Here is an example: The duty that attorneys have to maintain client confidences. I understand why this responsibility is at the heart of the professional relationship. I also comprehend why many observers object to what appears to be an excuse to cover up wrongdoing. How can you conceal the location of a dead child when the parents are grieving? Is the outcome any better if a client, aware he cannot rely on your discretion, never tells you where he hid a corpse?

On the one hand, clients expect confidentiality and loyalty. That is reasonable. The concept of representation depends on identification of interests; the attorney and the client are united and the same. Without such trust, it would be difficult for lawyers to perform a useful service. In litigation especially, or any other circumstances that test an allegiance, the purpose of an advocate in an adversarial system is to have an ally who will put your interests above all others. Without exception, we shun those who snitch. Betrayal is not easily forgotten.

On the other hand, society does not abide the yes-man or yes-woman who follows orders despite what is obvious, at that very moment to that very person, to be improper verging on indefensible. That also is sensible. A witness to a crime should not remain a bystander. Attorneys ought to be held to the same standard as any other citizen. The public interest in being protected against con artists, sexual predators and defective products would seem to be greater than the objections of a peer who happens to hold a license to practice law. Otherwise, we are rendered vulnerable to professionals who would maintain their silence, perhaps even destroy documents, and do what they can to advance the interests of the party paying the bills. We are not sympathetic toward the individual who could have intervened and failed to do so. Complicity also is not easily forgiven.

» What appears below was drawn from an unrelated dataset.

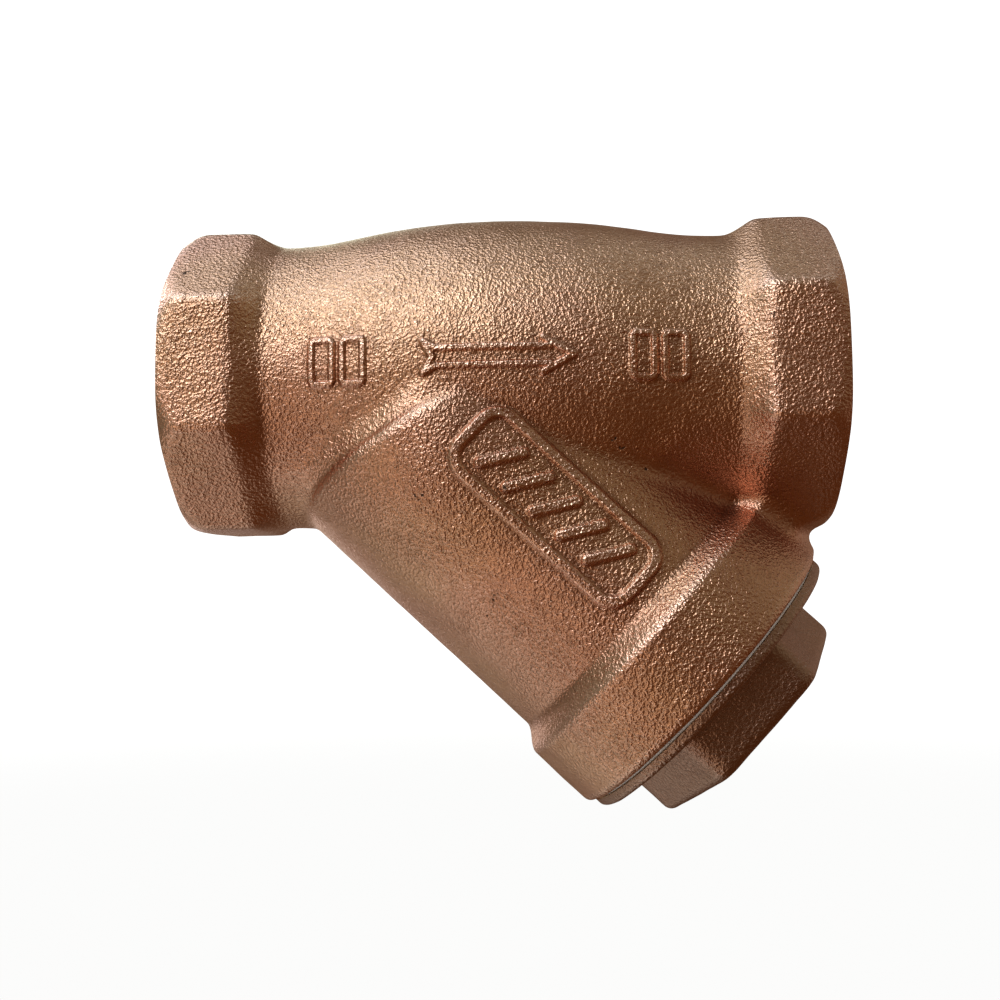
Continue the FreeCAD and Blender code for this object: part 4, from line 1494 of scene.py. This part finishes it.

Thus the dichotomy I teach students in the mandatory course on Professional Responsibility. The American Bar Association Model Rules no longer require the strict protection of secrets. They have multiple exceptions -- permissive rather than mandatory -- whereby an attorney can breach a client confidence for what is accepted as a good reason, not only to prevent death and substantial bodily harm but also to mitigate a significant financial loss. The California counterpart does not have the same list, so subject to interpretation a lawyer can easily excuse making a disclosure, even if it is to protect themselves in a dispute.

Because students must resolve these issues as they develop their own identities, I explain two schools of thought in Western philosophy. It is not enough to be competent with the "black letter" principles. They will be competent only if they are aware of the concepts that are at work. The deontological paradigm and the utilitarian paradigm differ. (There are further details that experts could add to my basic overview, but that is for doctoral students rather than law students.)

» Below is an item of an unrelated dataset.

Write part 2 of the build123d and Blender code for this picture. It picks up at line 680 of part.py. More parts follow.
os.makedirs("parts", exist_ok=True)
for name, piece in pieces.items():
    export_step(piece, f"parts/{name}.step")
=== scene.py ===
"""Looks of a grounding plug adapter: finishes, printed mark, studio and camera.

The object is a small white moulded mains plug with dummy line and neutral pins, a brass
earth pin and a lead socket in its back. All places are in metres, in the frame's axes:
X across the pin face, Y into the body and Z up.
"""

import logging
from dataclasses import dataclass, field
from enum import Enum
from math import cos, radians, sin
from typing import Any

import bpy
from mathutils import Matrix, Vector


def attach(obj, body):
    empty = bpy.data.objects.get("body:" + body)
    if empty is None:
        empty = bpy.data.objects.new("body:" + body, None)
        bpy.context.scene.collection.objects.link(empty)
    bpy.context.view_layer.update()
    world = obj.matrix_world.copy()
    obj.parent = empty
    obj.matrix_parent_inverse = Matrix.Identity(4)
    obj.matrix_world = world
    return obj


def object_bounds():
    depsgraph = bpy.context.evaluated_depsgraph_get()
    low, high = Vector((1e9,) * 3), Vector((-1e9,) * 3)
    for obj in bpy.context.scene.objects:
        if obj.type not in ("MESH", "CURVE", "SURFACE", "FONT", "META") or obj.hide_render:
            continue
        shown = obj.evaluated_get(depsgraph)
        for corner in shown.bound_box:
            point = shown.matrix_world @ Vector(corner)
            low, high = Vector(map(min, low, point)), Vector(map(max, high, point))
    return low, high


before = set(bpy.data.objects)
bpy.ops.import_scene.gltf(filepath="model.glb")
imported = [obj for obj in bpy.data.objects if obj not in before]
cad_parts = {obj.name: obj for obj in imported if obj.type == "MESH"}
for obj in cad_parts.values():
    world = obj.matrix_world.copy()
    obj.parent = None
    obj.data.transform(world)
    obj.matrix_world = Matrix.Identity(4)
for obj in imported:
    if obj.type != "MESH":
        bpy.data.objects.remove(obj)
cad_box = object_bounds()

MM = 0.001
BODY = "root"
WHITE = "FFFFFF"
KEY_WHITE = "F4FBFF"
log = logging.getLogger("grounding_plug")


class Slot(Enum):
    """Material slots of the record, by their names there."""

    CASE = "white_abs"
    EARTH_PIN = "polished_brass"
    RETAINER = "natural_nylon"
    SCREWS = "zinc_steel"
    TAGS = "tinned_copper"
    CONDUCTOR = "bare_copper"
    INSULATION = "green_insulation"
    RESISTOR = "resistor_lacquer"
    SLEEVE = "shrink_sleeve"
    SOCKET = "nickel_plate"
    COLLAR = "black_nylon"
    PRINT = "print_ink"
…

Deontological framing of ethics, as described by Immanual Kant, is about rights and responsibilities. "Thou shalt not lie" is a deontological statement. It is absolute. It lacks leeway. It is a command. It doesn't matter that the white lie is polite and would be repeated by all except the curmudgeon: As a guest, you do not tell your host how you really are reacting to their decor or their cuisine.

Utilitarian framing of ethics, from John Stuart Mill and Jeremy Bentham, is about the calculation of benefits and costs. Achieve the greater good is a utilitarian statement. It is about balancing. It depends on what is valued. You tell the Nazi soldier at the door you are not hiding Jews in the cellar. That is the proverbial slippery slope though from the noble, risky deception to the self-interested, even self-deceiving falsehood.

There are deontological and utilitarian arguments for more robust attorney-client confidentiality and its opposite. The deontological arguments are about what a client can reasonably insist upon from a lawyer who is serving her. An attorney has an obligation to a client. The utilitarian arguments are about what society can impose upon its members, lawyers or not, who have information that matters to their neighbors. An attorney has an obligation to the court.

No doubt I could be criticized. My resolution of these dilemmas is to provide the students with as much background as I can. I challenge them to think about the problem from all angles, not merely to express their own feelings and subjective intuitions. Yet these are decisions they, and I and each of us, will be compelled to make on our own. So I suggest to them that they look at the precedent and the examples that are abundant around us, of how to lead our lives, and to do the best they can. If you ask me, for the most vexing questions that we ask ourselves, there truly is no correct answer. That is why we continue these conversations.